We find often with dementia patients, they can vividly recall memories from decades ago from the early stages of their lives, but they have a lot of trouble with recent events. What is it that makes those older memories stick while the other new ones slip away?
Ribot's Law suggests that over time, somehow, our memories change complexion and older memories are somehow more solidified. The hypothesis is that memories are somehow nomadic. The memories that we think about more over and over again get refreshed. They become more durable and less likely to disappear with memory loss.
After the world championships, you weren't using all of these techniques as much. You were still using external memory devices. Are there any things in your life that you've noticed you are relying on your memory for now?
Well, first of all, there are certain things that there is not a good technology to replace memories. Remembering people's names. You can't just punch that into a cellphone very easily. … The truth is, when someone tells me a telephone number and I have the choice between committing it to memory or punching it into my cellphone, I'll punch it into my cellphone.

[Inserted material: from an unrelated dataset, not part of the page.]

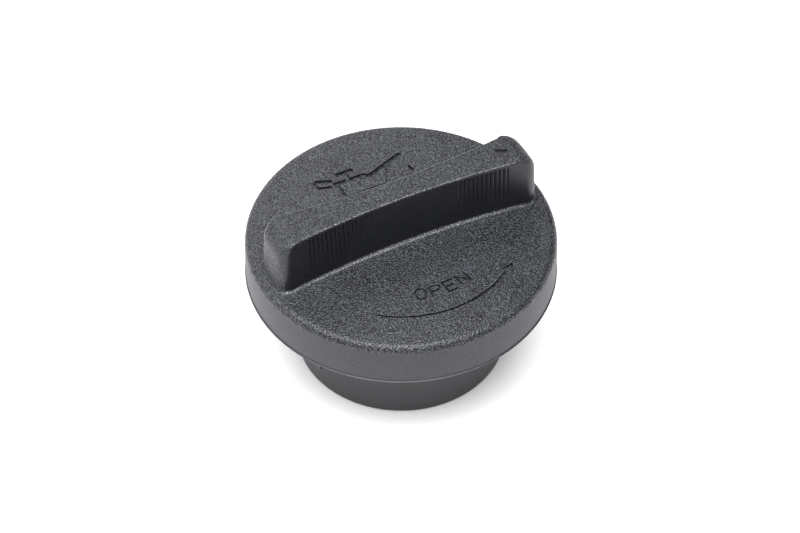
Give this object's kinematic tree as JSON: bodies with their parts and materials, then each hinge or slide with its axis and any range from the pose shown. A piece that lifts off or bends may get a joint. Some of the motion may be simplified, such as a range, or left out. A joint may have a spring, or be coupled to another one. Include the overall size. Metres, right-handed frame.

Sometimes I'll try to remember stuff to keep a little bit active in all of this. When I go to the supermarket or something, I'll say, 'All right, this time you're not going to write down the shopping list; you're going to remember it,' so I don't totally lose my abilities. But there aren't that many opportunities to use one's memory in that sort of a way outside of schooling.
Beyond that age of schooling, why bother committing things to memory? Are there any uses that you've found?
These sorts of memory techniques are like a little sliver of what there is to be said about memory and remembering. I do think that our memories are the essence of who we are. I'm not talking about committing decks of cards to memory. I'm talking about making an effort to remember what's happening for oneself in one life. And that while the techniques I was using in the contest might not be that useful for getting around in the world, the general principles behind them are: Paying attention, first of all, is the most important. Figuring out what is colourful and interesting in a situation that you're in or in something that you're hearing, reading and figuring out how to integrate it.
There's a couple of cases where people seemed to have a natural knack for it - these savants. The problem is that they couldn't grasp the art of forgetting. Why is there a value in forgetting things.
There's a beautiful, sad story written by a Russian psychologist named A.R. Luria about a patient called S, who supposedly remembered everything. S was an unproductive person. He couldn't really hold a job. He couldn't really make his way in the world because he just remembered too much. …Luria writes that it's actually forgetting that's the essence of thinking: It's paying attention to the things that are important and forgetting the things that aren't, because otherwise you're drowning in a sea of trivial things.
This interview has been condensed and edited.